A mariachi band performs in front of a travertine wall at the Getty Center, while a man wearing a mariachi outfit spins a rope

Mariachi Voz de America performs folk music of Mexico.

Photo: Aaron Paley, Community Arts Resources

Since that inaugural day, the Center has attracted more than 20 million guests, many of whom traveled internationally to visit; presented more than 453 exhibitions; and offered countless concerts, talks, courses, symposia, and other free programs to the public. And for people like Suzanne Muchnic, who reported on the Center’s opening for the Los Angeles Times, the site has played an important role in both her life and career.

“As an art writer for the Times, I have had the great good fortune of traveling to the Mogao Cave Temples in western China, and Saint Catherine’s Monastery in Sinai, to report on Getty conservation programs that led to stellar exhibitions. On the job at home, I depended on Getty for an endless supply of subjects—new acquisitions, art shows in the making, research projects—and specialists to interview. Now, in my private life, I continue to frequent the Getty Center for the stimulation of seeing and thinking about uncommon things.”

Reflecting on her first day at the Center, Muchnic says, “I remember thinking that the J. Paul Getty Museum had become much more than a rarefied gem tucked away on the fringe of Malibu.

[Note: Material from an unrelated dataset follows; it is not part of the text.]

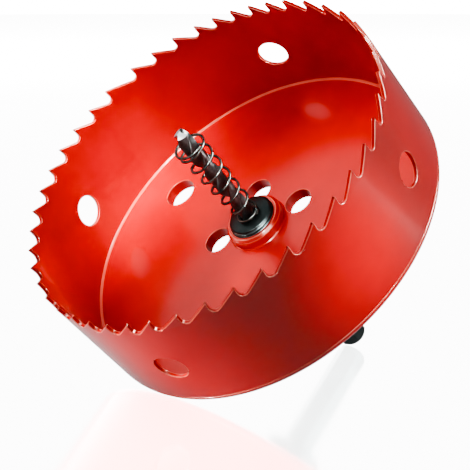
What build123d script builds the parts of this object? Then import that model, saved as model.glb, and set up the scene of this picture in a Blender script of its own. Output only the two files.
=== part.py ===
from build123d import *
import math
import os

# Hole saw: a toothed steel cup on a threaded arbor, with a pilot drill and an ejector spring.
# The saw is built upright about its spindle, teeth up, with the outer face of the cap at height 0.
# It is then laid as it rests: on the rounded corner of the cap and the end of the shank.

# Cup: one rolled and welded band of toothed strip, standing on a rebate round the cap
cup_diameter = 152.4
wall_thickness = 1.5
cup_depth = 50.7
cap_thickness = 5.0
cap_corner_radius = 3.0
band_seat_land = 0.4
spigot_clearance = 0.04
weld_bead = 1.0

# Teeth: hooked, in groups of different pitch, counted round the rim from the strip's weld
tooth_depth = 5.0
gullet_radius = 1.9
gullet_facets = 6
rake_setback = 0.15
tip_land = 0.3
first_tooth_angle = 161.0
group_tooth_counts = [12, 5, 19, 5, 3]
group_pitch_ratios = [1.0, 0.9, 1.07, 0.83, 1.02]
weld_gap_ratio = 1.35

# Holes through the wall, for prising out the cut plug
wall_hole_diameter = 12.7
wall_hole_height = 24.0
wall_hole_angles = [15.5, 109.0, 193.0, 285.0]

# Holes through the cap: three round the boss for drive pins, two further out for pushing the plug
pin_hole_diameter = 11.2
pin_hole_clearance = 0.1
pin_hole_angles = [46.0, 123.5, 212.0]
push_hole_diameter = 13.0
push_hole_inset = 22.2
push_hole_angles = [169.5, 349.5]

# Boss: a ring welded to the inside of the cap, threaded through with it
boss_diameter = 25.4
boss_height = 4.6
boss_top_chamfer = 1.2
boss_foot_fillet = 0.8

# Arbor: threaded nose, round collar with spanner flats, hexagonal shank
nose_diameter = 19.05
thread_clearance = 0.05
nose_projection = 2.0
nose_edge_chamfer = 0.6
collar_diameter = 24.0
collar_length = 24.0
collar_edge_chamfer = 1.0
spanner_flat_width = 21.0
spanner_flat_length = 10.0
shank_across_flats = 11.11
shank_length = 51.0
shank_end_radius = 1.0

# Pilot drill, held in the arbor by the set screw on a flat
drill_diameter = 6.35
drill_clearance = 0.05
drill_above_teeth = 11.0
drill_length = 101.6
drill_web = 1.8
drill_land = 5.2
drill_end_chamfer = 0.3
flute_length = 56.0
flute_lead = 36.0
flute_floor_width = 1.2
flute_start_angle = -32.0
flute_overrun = 0.5
point_angle = 135.0
drill_flat_depth = 0.4
drill_flat_length = 9.0

# Set screw in the collar, square to the drill
screw_diameter = 6.0
screw_recess = 1.7
screw_point_chamfer = 1.0
screw_clearance = 0.05
screw_height = 14.0
screw_angle = 90.0
screw_socket_width = 3.0
screw_socket_depth = 3.0

# Ejector spring: a conical coil round the drill, wide at the point of the drill
wire_diameter = 1.0
spring_clearance = 0.425
spring_flare = 2.0
spring_below_point = 6.8
open_turns = 6
closed_turns = 1
closed_turn_gap = 0.1
steps_per_turn = 16
wire_facets = 6

# Worked-out sizes
cup_radius = cup_diameter / 2
inner_radius = cup_radius - wall_thickness
band_seat_height = cap_corner_radius + band_seat_land
pin_hole_radius = (boss_diameter + pin_hole_diameter) / 2 + pin_hole_clearance
push_hole_radius = inner_radius - push_hole_inset
boss_top = cap_thickness + boss_height
nose_top = boss_top + nose_projection
arbor_length = collar_length + shank_length
drill_tip = cup_depth + drill_above_teeth
bore_bottom = drill_tip - drill_length
flute_reach = drill_diameter / 2 + flute_overrun


def turned(points):
    """A solid of revolution about the spindle from (radius, height) points."""
    return revolve(Plane.XZ * make_face(Polyline(points, close=True)), Axis.Z)


def at_angle(radius, angle, height=0.0):
    """A place on a circle round the spindle."""
    turn = math.radians(angle)
    return (radius * math.cos(turn), radius * math.sin(turn), height)


def post(radius, bottom, top, x=0.0, y=0.0):
    """A round post parallel to the spindle."""
    return Pos(x, y, (bottom + top) / 2) * Cylinder(radius, top - bottom)


def tooth_gaps():
    """The angle of each tooth tip and the pitch from it to the next, in degrees."""
    shares = []
    for count, ratio in zip(group_tooth_counts, group_pitch_ratios):
        shares += [ratio] * count
    shares.append(weld_gap_ratio)
    unit = 360 / sum(shares)
    gaps = []
    angle = first_tooth_angle
    for share in shares:
        gaps.append((angle, share * unit))
        angle += share * unit
    return gaps


def gullet_outline(pitch):
    """What is cut between a tip at 0 and the next tip at one pitch, seen on the flat strip."""
    centre_x = gullet_radius - rake_setback
    centre_z = gullet_radius - tooth_depth
    next_tip = pitch - tip_land
    reach = math.hypot(next_tip - centre_x, centre_z)
    slope = math.atan2(-centre_z, next_tip - centre_x) + math.asin(gullet_radius / reach)
    turns = [math.pi + step / gullet_facets * (math.pi / 2 + slope) for step in range(gullet_facets + 1)]
    bottom = [(centre_x + gullet_radius * math.cos(turn), centre_z + gullet_radius * math.sin(turn))
              for turn in turns]
    return make_face(Polyline((0, 0), *bottom, (next_tip, 0), (next_tip, tooth_depth), (0, tooth_depth),
                              close=True))


def gullet_cutter(angle, pitch):
    """The gullet outline driven radially through the wall, just ahead of the tip at this angle."""
    width = 2 * cup_radius * math.sin(math.radians(pitch) / 2)
    outward = Vector(*at_angle(1, angle + pitch / 2))
    along = Vector(*at_angle(1, angle + pitch / 2 + 90))
    middle = Vector(*at_angle(cup_radius * math.cos(math.radians(pitch) / 2), angle + pitch / 2, cup_depth))
    plane = Plane(origin=middle - along * (width / 2), x_dir=along, z_dir=outward)
    return extrude(plane * gullet_outline(width), 3 * wall_thickness, both=True)


def toothed_band():
    """The wall, its teeth cut by the gullets between them, and the holes through it."""
    wall = post(cup_radius, band_seat_height, cup_depth) - post(inner_radius, band_seat_height, cup_depth)
    cutters = [gullet_cutter(angle, pitch) for angle, pitch in tooth_gaps()]
    for angle in wall_hole_angles:
        place = Rot(Z=angle) * Pos(inner_radius, 0, wall_hole_height) * Rot(Y=90)
        cutters.append(place * Cylinder(wall_hole_diameter / 2, 6 * wall_thickness))
    return wall - cutters


def cap_plate():
    """A thick disc with a rounded outer corner, a rebate for the band and the weld bead inside it."""
    spigot = inner_radius - spigot_clearance
    corner = cup_radius - cap_corner_radius
    bore = nose_diameter / 2 + thread_clearance
    inside = Polyline((corner, 0), (bore, 0), (bore, cap_thickness), (spigot - weld_bead, cap_thickness),
                      (spigot, cap_thickness + weld_bead), (spigot, band_seat_height),
                      (cup_radius, band_seat_height), (cup_radius, cap_corner_radius))
    round_edge = RadiusArc((cup_radius, cap_corner_radius), (corner, 0), cap_corner_radius)
    disc = revolve(Plane.XZ * make_face(inside + round_edge), Axis.Z)
    holes = [(pin_hole_diameter / 2, pin_hole_radius, angle) for angle in pin_hole_angles]
    holes += [(push_hole_diameter / 2, push_hole_radius, angle) for angle in push_hole_angles]
    cutters = []
    for radius, reach, angle in holes:
        x, y, _ = at_angle(reach, angle)
        cutters.append(post(radius, -cap_thickness, 2 * cap_thickness, x, y))
    return disc - cutters


def centre_boss():
    """The threaded ring on the inside of the cap, with a chamfered top and a small weld at its foot."""
    outer = boss_diameter / 2
    bore = nose_diameter / 2 + thread_clearance
    shoulder = outer - boss_foot_fillet
    points = [(bore, cap_thickness), (outer, cap_thickness), (shoulder, cap_thickness + boss_foot_fillet),
              (shoulder, boss_top - boss_top_chamfer), (shoulder - boss_top_chamfer, boss_top),
              (bore, boss_top)]
    return turned(points)


def arbor_body():
    """Nose, collar and shank turned and milled from one bar, bored for the drill."""
    nose = nose_diameter / 2
    collar = collar_diameter / 2
    edge = collar_edge_chamfer
    bar = turned([(0, -collar_length), (collar - edge, -collar_length), (collar, edge - collar_length),
                  (collar, -edge), (collar - edge, 0), (nose, 0), (nose, nose_top - nose_edge_chamfer),
                  (nose - nose_edge_chamfer, nose_top), (0, nose_top)])
    flats_height = spanner_flat_length / 2 - collar_length
    for side in (-1, 1):
        cut = Pos(side * (spanner_flat_width / 2 + collar), 0, flats_height)
        bar = bar - cut * Box(2 * collar, 3 * collar, spanner_flat_length)
    flat = shank_across_flats / 2
    corner = flat / math.cos(math.radians(30))
    end = -arbor_length
    hexagon = extrude(Plane.XY * Rot(Z=30) * RegularPolygon(corner, 6), -arbor_length)
    start = end + shank_end_radius
    rise = shank_across_flats
    side = Polyline((flat, start), (flat + rise, start + rise), (flat + rise, -collar_edge_chamfer),
                    (0, -collar_edge_chamfer), (0, end), (flat - shank_end_radius, end))
    round_end = RadiusArc((flat - shank_end_radius, end), (flat, start), -shank_end_radius)
    shaft = revolve(Plane.XZ * make_face(side + round_end), Axis.Z)
    body = bar + (hexagon & shaft)
    body = body - post(drill_diameter / 2 + drill_clearance, bore_bottom, nose_top + 1)
    tapped = screw_place() * Pos(0, 0, collar / 2) * Cylinder(screw_diameter / 2 + screw_clearance, collar)
    return body - tapped


def screw_place():
    """Where the set screw lies: its own Z runs outward from the spindle."""
    return Rot(Z=screw_angle) * Pos(0, 0, -screw_height) * Rot(Y=90)


def pilot_drill():
    """A twist drill: two helical flutes, a cone point and a plain shank with a flat."""
    radius = drill_diameter / 2
    point = radius / math.tan(math.radians(point_angle / 2))
    blank = turned([(0, bore_bottom), (radius - drill_end_chamfer, bore_bottom),
                    (radius, bore_bottom + drill_end_chamfer), (radius, drill_tip - point), (0, drill_tip)])
    bottom = Pos(0, 0, drill_tip - flute_length)
    run = flute_length + flute_overrun
    spine = bottom * Line((0, 0, 0), (0, 0, run))
    guide = bottom * Helix(flute_lead, run, drill_diameter)
    for side in (1, -1):
        blank = blank - sweep(bottom * flute_section(side), path=spine, binormal=guide)
    flat = screw_place() * Pos(0, 0, drill_diameter - drill_flat_depth)
    return Rot(Z=flute_start_angle) * blank - flat * Box(drill_flat_length, drill_diameter, drill_diameter)


def flute_section(side):
    """One flute cut square across the drill, its floor on the web, reaching just past the lands."""
    land = math.degrees(drill_land / drill_diameter)
    spread = (180 - 2 * land) / 4
    rim = [at_angle(side * flute_reach, land + step * spread) for step in range(5)]
    half = side * flute_floor_width / 2
    floor = side * drill_web / 2
    return make_face(Polyline(*rim, (-half, floor, 0), (half, floor, 0), close=True))


def ejector_spring():
    """Wire wound on a cone: a closed turn at each end and open turns between."""
    base = (drill_diameter + wire_diameter) / 2 + spring_clearance
    turns = open_turns + 2 * closed_turns
    points = []
    for step in range(turns * steps_per_turn + 1):
        turn = step / steps_per_turn
        radius = base + spring_flare * turn / turns
        points.append(at_angle(radius, 360 * turn, nose_top + coil_height(turn)))
    path = Polyline(*points)
    section = Plane(origin=path @ 0, z_dir=path % 0) * RegularPolygon(wire_diameter / 2, wire_facets)
    return sweep(section, path=path, transition=Transition.RIGHT)


def coil_height(turn):
    """Height of the wire's middle above the nose after so many turns, with the end turns lying close."""
    rise = drill_tip - spring_below_point - nose_top - wire_diameter
    closed_rise = closed_turns * (wire_diameter + closed_turn_gap)
    open_turn = min(max(turn - closed_turns, 0), open_turns)
    closed_turn = turn - open_turn
    open_pitch = (rise - 2 * closed_rise) / open_turns
    return wire_diameter / 2 + open_turn * open_pitch + closed_turn * closed_rise / closed_turns


def drill_set_screw():
    """A socket set screw, its point on the flat of the drill."""
    start = drill_diameter / 2 - drill_flat_depth
    end = collar_diameter / 2 - screw_recess
    radius = screw_diameter / 2
    body = turned([(0, start), (radius - screw_point_chamfer, start), (radius, start + screw_point_chamfer),
                   (radius, end), (0, end)])
    hexagon = RegularPolygon(screw_socket_width / 2, 6, major_radius=False)
    return screw_place() * (body - Pos(0, 0, end) * extrude(hexagon, -screw_socket_depth))


def rest_tilt():
    """The lean of the spindle at which cap corner and shank end touch one flat surface."""
    run = (cup_radius - cap_corner_radius) - (shank_across_flats / 2 - shank_end_radius)
    drop = arbor_length - shank_end_radius + cap_corner_radius
    apart = math.hypot(run, drop)
    return math.degrees(math.atan2(drop, run) - math.asin((cap_corner_radius - shank_end_radius) / apart))


def rest_height(tilt):
    """How far the upright saw's origin is lifted so that it just touches the surface."""
    lean = math.radians(tilt)
    corner = cup_radius - cap_corner_radius
    return corner * math.sin(lean) - cap_corner_radius * math.cos(lean) + cap_corner_radius


pieces = {
    "toothed_band": toothed_band(),
    "cap_plate": cap_plate(),
    "centre_boss": centre_boss(),
    "arbor_body": arbor_body(),
    "pilot_drill": pilot_drill(),
    "ejector_spring": ejector_spring(),
    "drill_set_screw": drill_set_screw(),
}

tilt = rest_tilt()
laid = {name: Pos(0, 0, rest_height(tilt)) * Rot(X=tilt) * piece for name, piece in pieces.items()}
box = Compound(list(laid.values())).bounding_box()
centred = Pos(-(box.min.X + box.max.X) / 2, -(box.min.Y + box.max.Y) / 2, 0)

os.makedirs("parts", exist_ok=True)
for name, piece in laid.items():
    export_step(centred * piece, f"parts/{name}.step")
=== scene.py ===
import bmesh
import bpy
import math
from mathutils import Matrix, Vector


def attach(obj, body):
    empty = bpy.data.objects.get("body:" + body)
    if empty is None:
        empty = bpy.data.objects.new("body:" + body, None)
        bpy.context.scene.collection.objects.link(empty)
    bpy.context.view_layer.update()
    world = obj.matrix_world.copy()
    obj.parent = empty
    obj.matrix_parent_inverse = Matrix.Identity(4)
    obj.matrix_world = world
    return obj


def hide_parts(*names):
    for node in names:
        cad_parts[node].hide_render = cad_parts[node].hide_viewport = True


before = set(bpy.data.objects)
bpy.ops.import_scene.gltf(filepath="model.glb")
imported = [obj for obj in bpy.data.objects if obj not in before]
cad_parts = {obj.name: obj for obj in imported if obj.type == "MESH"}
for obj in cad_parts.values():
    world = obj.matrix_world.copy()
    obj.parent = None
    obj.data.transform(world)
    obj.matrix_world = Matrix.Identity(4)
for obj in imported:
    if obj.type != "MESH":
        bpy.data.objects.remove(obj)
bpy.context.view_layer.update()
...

With its cluster of modern buildings on a hill overlooking the city of Los Angeles, the Museum and its greatly enlarged collection was now the artistic heart of an international cultural complex—including conservation and research institutes—that would draw a worldwide variety of visitors and scholars.”

As Muchnic wrote in her Times coverage in 1997, “there has never been anything quite like the Getty Center.”